- [Problem description]:
Which lines run from the first one up to and including the one with "return np.stack(columns, 1)"? Print exactly those.

- [Data excerpt]:

☆ ☆ ☆ ☆

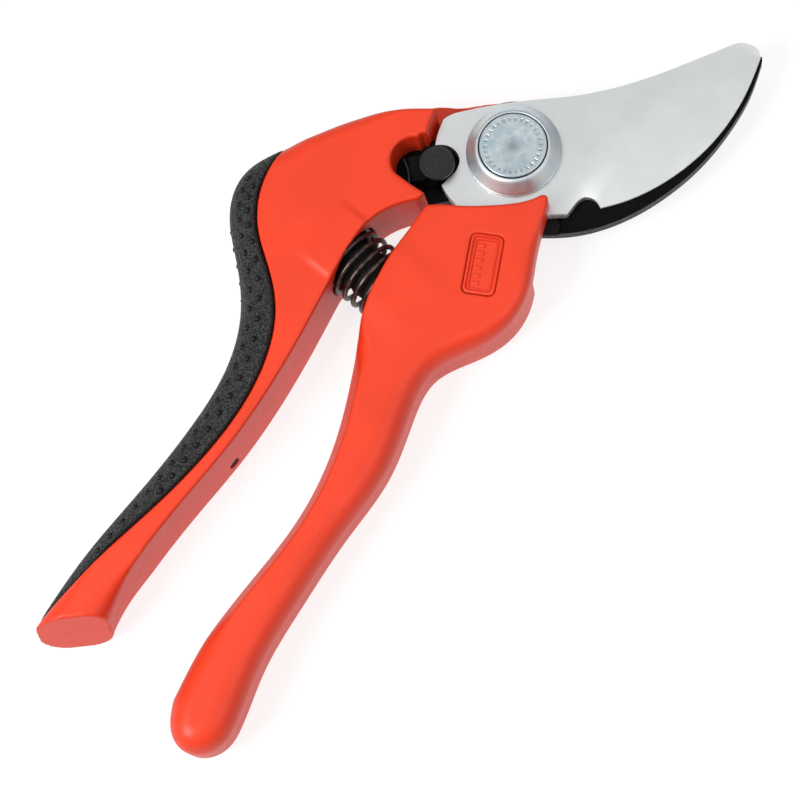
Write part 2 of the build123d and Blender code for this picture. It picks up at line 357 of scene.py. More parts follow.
def slope(field, points):
    """Gradient of a field at each point."""
    columns = []
    for k in range(3):
        step = np.zeros(3)
        step[k] = SLOPE_STEP
        columns.append(field(*(points + step).T) - field(*(points - step).T))
    return np.stack(columns, 1) / (2 * SLOPE_STEP)


def settled(field, points, rounds=3, limit=0.3):
    """Points moved along the field's gradient onto its surface."""
    for _ in range(rounds):
        gradient = slope(field, points)
        square = np.maximum((gradient**2).sum(1), 0.05)
        move = -gradient * (field(*points.T) / square)[:, None]
        size = np.maximum(np.linalg.norm(move, axis=1), 1e-9)
        points = points + move * np.minimum(1, limit / size)[:, None]
    return points


# ---- meshes --------------------------------------------------------------------------


def add_piece(name, points, faces):
    """New object with its mesh drawn in millimetres."""
    mesh = bpy.data.meshes.new(name)
    corners = (np.asarray(points, float) * MM).tolist()
    mesh.from_pydata(corners, [], [list(map(int, face)) for face in faces])
    mesh.update()
    mesh.shade_smooth()
    piece = bpy.data.objects.new(name, mesh)
    bpy.context.scene.collection.objects.link(piece)
    return piece


def moulded(name, field, low, high, pitch):
    """Piece whose surface is a field's zero surface."""
    points, quads = surface_net(field, low, high, pitch)
    return add_piece(name, settled(field, points), quads)


def finished(piece, body, slot, material, *nodes):
    """Give a piece its finish, its body and the CAD nodes that it stands for."""
    if material is not None:
        piece.data.materials.clear()
        piece.data.materials.append(material)
    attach(piece, body)
    if nodes:
        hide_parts(*nodes)
    return piece


def sharpened(piece, degrees=35):
    """Smooth faces, with creases where the surface turns sharply."""
    mesh = piece.data
    mesh.shade_smooth()
    mesh.set_sharp_from_angle(angle=math.radians(degrees))
    return piece


def skin(rows, closed=False):
    """Faces between neighbouring rings of point numbers; a ring of one number is a pole."""
    faces = []
    for low, high in zip(rows, rows[1:] + rows[:1] if closed else rows[1:]):
        for i in range(len(low)):
            j = (i + 1) % len(low)
            faces.append(tuple(dict.fromkeys((low[i], low[j], high[j], high[i]))))
    return faces


def turned_outwards(piece):
    """Closed piece with its faces turned outwards."""
    work = bmesh.new()
    work.from_mesh(piece.data)
    bmesh.ops.recalc_face_normals(work, faces=work.faces)
    work.to_mesh(piece.data)
    work.free()
    return piece


def inset_ring(ring, width):
    """Closed run moved inwards by a width."""
    tangent = np.roll(ring, -1, 0) - np.roll(ring, 1, 0)
    tangent /= np.hypot(*tangent.T)[:, None]
    return ring + np.stack([-tangent[:, 1], tangent[:, 0]], 1) * width


def within(ring, points):
    """Whether each point lies inside a closed run."""
    x, y = points.T
    inside = np.zeros(len(points), bool)
    for (ax, ay), (bx, by) in zip(ring, np.roll(ring, -1, 0)):
        if ay != by:
            crosses = (ay > y) != (by > y)
            inside ^= crosses & (x < ax + (y - ay) / (by - ay) * (bx - ax))
    return inside


def plate(name, rim, holes, top, bottom, bevel, spacing):
    """Flat plate with holes and bevelled rims; top and bottom give the faces' levels."""
    region = plan_distance(rim)
    rings = [rim] + [h[::-1] for h in holes]
    inner = [inset_ring(ring, bevel) for ring in rings]
    hole_fields = [plan_distance(h, rim) for h in holes]

    def depth(x, y):
        value = region(x, y)
        for hole in hole_fields:
            value = np.maximum(value, -hole(x, y))
        return value

    low, high = rim.min(0), rim.max(0)
    xs = np.arange(low[0], high[0], spacing)
    ys = np.arange(low[1], high[1], spacing * math.sqrt(3) / 2)
    grid = np.stack(np.meshgrid(xs, ys, indexing="ij"), -1)
    grid[:, 1::2, 0] += spacing / 2
    grid = grid.reshape(-1, 2)
    grid = grid[depth(*grid.T) < -(bevel + spacing * 0.55)]
    flat = np.concatenate(inner + [grid])
    edges = []
    first = 0
    for ring in inner:
        count = len(ring)
        edges += [(first + i, first + (i + 1) % count) for i in range(count)]
        first += count
    made, _, triangles, *_ = delaunay_2d_cdt([Vector(p) for p in flat], edges, [], 0, 1e-6)
    made = np.array([tuple(p) for p in made])
    if len(made) != len(flat):
        raise ValueError(f"{name}: the outline crosses itself")
    triangles = np.array(triangles)
    centre = made[triangles].mean(1)
    keep = within(inner[0], centre)
    for ring in inner[1:]:
        keep &= ~within(ring, centre)
    triangles = triangles[keep]
    a, b, c = (made[triangles[:, k]] for k in range(3))
    turned = np.cross(b - a, c - a) < 0
    triangles[turned] = triangles[turned][:, ::-1]
    size = len(made)
    rim_points = np.concatenate(rings)
    x, y = made.T
    rx, ry = rim_points.T
    upper = np.column_stack([made, top(x, y)])
    lower = np.column_stack([made, bottom(x, y)])
    thin = np.maximum(top(rx, ry) - bottom(rx, ry), 0.02)
    lip = np.minimum(bevel, thin * 0.45)
    rim_top = np.column_stack([rim_points, top(rx, ry) - lip])
    rim_low = np.column_stack([rim_points, bottom(rx, ry) + lip])
    points = np.concatenate([upper, lower, rim_top, rim_low])
    faces = [tuple(t) for t in triangles] + [tuple(t[::-1] + size) for t in triangles]
    walls = []
    ring_count = len(rim_points)
    first = 0
    for ring in rings:
        count = len(ring)
        for i in range(count):
            p, q = first + i, first + (i + 1) % count
            t, u = 2 * size + p, 2 * size + q
            faces.append((p, t, u, q))
            walls.append((t, t + ring_count, u + ring_count, u))
            faces.append((t + ring_count, size + p, size + q, u + ring_count))
        first += count
    piece = add_piece(name, points, faces + walls)
    return sharpened(piece, 30), len(faces)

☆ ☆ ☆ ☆

- [The answer]:
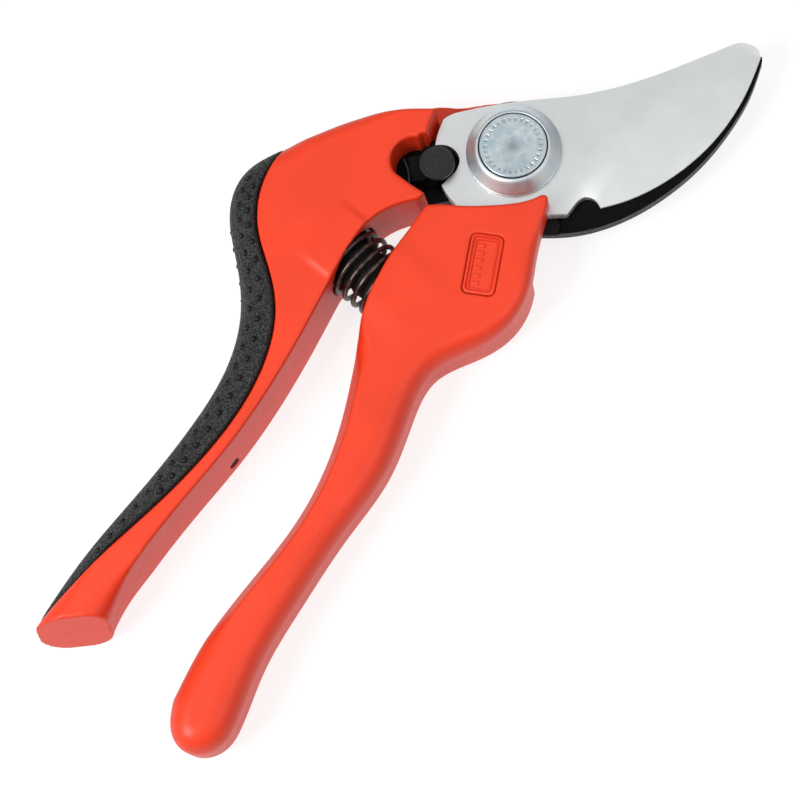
Write part 2 of the build123d and Blender code for this picture. It picks up at line 357 of scene.py. More parts follow.
def slope(field, points):
    """Gradient of a field at each point."""
    columns = []
    for k in range(3):
        step = np.zeros(3)
        step[k] = SLOPE_STEP
        columns.append(field(*(points + step).T) - field(*(points - step).T))
    return np.stack(columns, 1) / (2 * SLOPE_STEP)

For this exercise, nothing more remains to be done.